Zur Sicherstellung der flächendeckenden Versorgung ist ein Paket unter anderem aus folgenden Schritten geschnürt worden:
- Hausärzte will die Koalition bei der Delegation ärztlicher Leistungen, „beispielsweise durch die Förderungen von Versorgungsassistentinnen und -assistenten und Gemeindeschwestern“, unterstützen.
- Es sollen Stipendien für Landärzte ausgelobt werden.

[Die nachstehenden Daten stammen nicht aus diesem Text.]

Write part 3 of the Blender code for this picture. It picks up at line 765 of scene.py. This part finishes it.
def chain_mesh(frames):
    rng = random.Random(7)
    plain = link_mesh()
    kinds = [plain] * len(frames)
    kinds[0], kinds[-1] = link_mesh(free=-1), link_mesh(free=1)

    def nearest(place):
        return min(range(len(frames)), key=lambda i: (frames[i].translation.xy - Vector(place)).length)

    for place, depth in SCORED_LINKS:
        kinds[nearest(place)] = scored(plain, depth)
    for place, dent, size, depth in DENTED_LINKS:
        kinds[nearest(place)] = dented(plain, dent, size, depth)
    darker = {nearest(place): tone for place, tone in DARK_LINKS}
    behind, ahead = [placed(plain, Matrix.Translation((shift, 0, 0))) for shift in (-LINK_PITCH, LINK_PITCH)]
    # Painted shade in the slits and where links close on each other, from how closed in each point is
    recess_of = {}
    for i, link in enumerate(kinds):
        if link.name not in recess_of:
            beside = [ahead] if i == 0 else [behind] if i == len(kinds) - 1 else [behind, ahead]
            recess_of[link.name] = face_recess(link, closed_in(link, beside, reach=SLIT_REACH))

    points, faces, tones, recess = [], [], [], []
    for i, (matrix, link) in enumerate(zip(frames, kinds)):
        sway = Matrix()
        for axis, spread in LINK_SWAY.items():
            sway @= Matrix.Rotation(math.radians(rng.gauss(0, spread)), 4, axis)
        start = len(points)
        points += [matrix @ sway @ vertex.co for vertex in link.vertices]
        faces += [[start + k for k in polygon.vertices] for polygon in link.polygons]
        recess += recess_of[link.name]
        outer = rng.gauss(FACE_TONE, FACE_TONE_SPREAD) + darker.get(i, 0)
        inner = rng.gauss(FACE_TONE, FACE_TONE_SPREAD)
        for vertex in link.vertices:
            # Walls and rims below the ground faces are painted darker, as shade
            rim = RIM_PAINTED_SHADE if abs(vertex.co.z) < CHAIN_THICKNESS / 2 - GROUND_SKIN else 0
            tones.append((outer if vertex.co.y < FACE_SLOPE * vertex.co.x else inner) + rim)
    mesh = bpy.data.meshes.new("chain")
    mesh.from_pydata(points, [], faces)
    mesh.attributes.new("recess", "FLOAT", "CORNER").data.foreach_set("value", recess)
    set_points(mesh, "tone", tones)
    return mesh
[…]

- Bedingungen für eine kleinräumige Bedarfsplanung sollen mit den Kommunen ausgehandelt und auf Bundesebene vertreten werden.
- Für Kommunen ist eine „Serviceeinheit“ geplant, welche anhand der Analyse regionaler Versorgungsstrukturen bei der Weiterentwicklung der Gesundheitsversorgung oder bei Problemen in der ärztlichen Versorgung vor Ort berät.

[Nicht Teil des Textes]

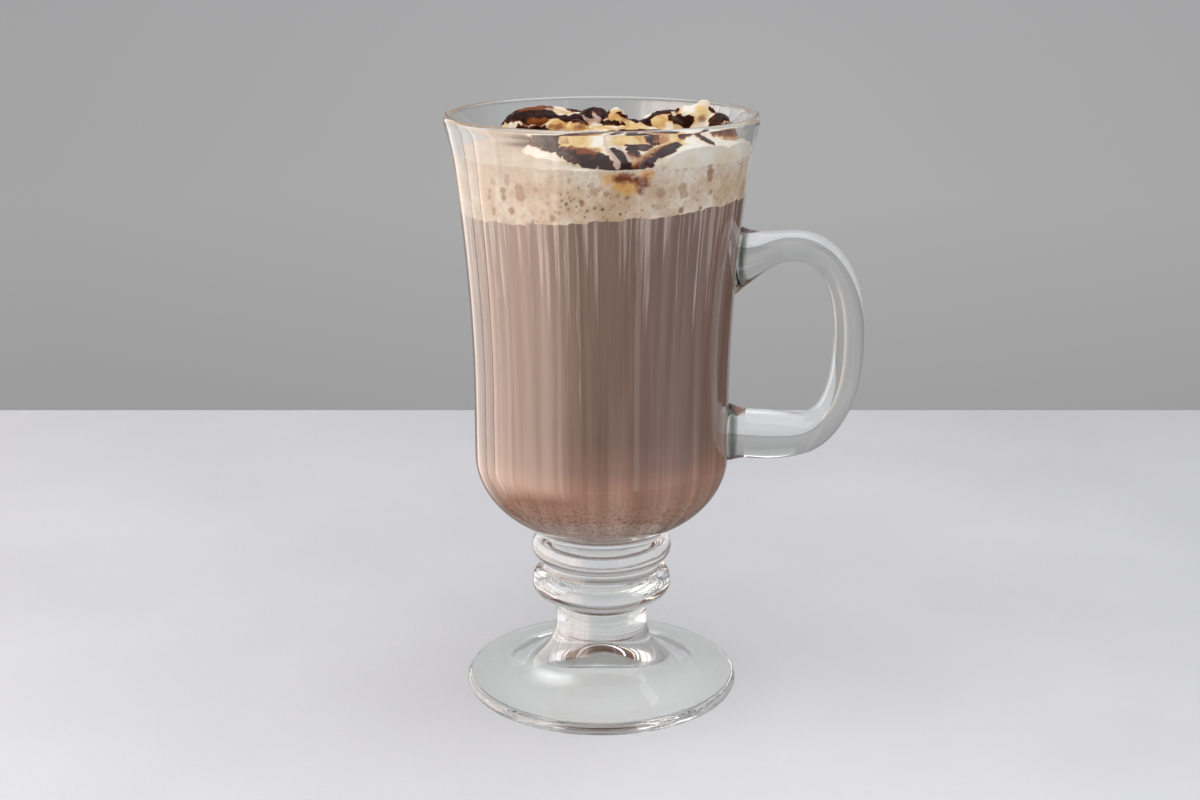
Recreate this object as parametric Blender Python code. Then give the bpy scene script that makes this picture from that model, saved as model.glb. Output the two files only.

- Ausbau regionaler Gesundheitszentren mit dem Ziel, „am Ende der Legislaturperiode in jedem Landkreis ein Gesundheitszentrum in Zusammenarbeit mit Kassenärztlicher Vereinigung, den Kommunen und den Kostenträgern etabliert zu haben“. In Gesundheitszentren arbeiten laut Vertrag alle Akteure der Vor- und Nachsorge zusammen, multiprofessionelle Teams kümmern sich um die Patienten.
- Gemeinschaftspraxen und kommunale Medizinische Versorgungszentren (MVZ) will die neue Regierung fördern. „Wir wollen durch eine Beratungsstelle die Weiterentwicklung von MVZ unterstützen und eine Anschubfinanzierung für diese bereitstellen.“
- Darüber hinaus soll die sektorenübergreifende Versorgung weiter gestärkt und ausgebaut werden. Im Rettungsdienst etwa soll dazu laut Vertrag auch explizit auf Telemedizin gesetzt werden.
Der neue Minister für Digitale Strategie und Entwicklung hat laut Koalitionsvertrag unter anderem eine Milliarde Euro aus einer „Digitalisierungs-Offensive“ zur Verfügung.
Ärztekammer setzt auf Zusammenarbeit
Dr. Edgar Pinkowski, Präsident der Landesärztekammer Hessen, pochte während der Koalitionsverhandlungen wie auch nach Abschluss des Gesundheitspakts 3.0 wiederholt auf die Wichtigkeit einer guten Zusammenarbeit zwischen Ärzten und Politik. „Um eine bestmögliche Versorgung sowohl im ambulanten als auch im stationären Bereich in Hessen zu erreichen, ist die Zusammenarbeit aller Akteure im Gesundheitswesen erforderlich“, so Pinkowski. Zu den wichtigsten Zielen des Paktes gehört aus seiner Sicht die Fachkräftesicherung. „Die steigende Zahl betagter Menschen und der zunehmende Mangel an Hausärzten und Fachärzten vor allem in ländlichen Gebieten machen ein Bündel von Maßnahmen nötig. Dazu gehören aus Sicht der Landesärztekammer in erster Linie die Erhöhung der Medizinstudienplätze, um auch in Zukunft eine flächendeckende ärztliche Versorgung bieten zu können, aber auch eine Erhöhung der ärztlichen Weiterbildungsangebote im ambulanten Bereich sowie mehr Angebote in Verbundweiterbildung, das heißt in der kombinierten Weiterbildung in Klinik und Praxis.“
Nachdem im Wahlkampf den Themen Gesundheit und Pflege kein großer Stellenwert beigemessen worden sei, appellierte der Kammerchef nach Abschluss der Koalitionsverhanldungen an die neue Landesregierung, der Gesundheitsversorgung nun eine größere Rolle einzuräumen.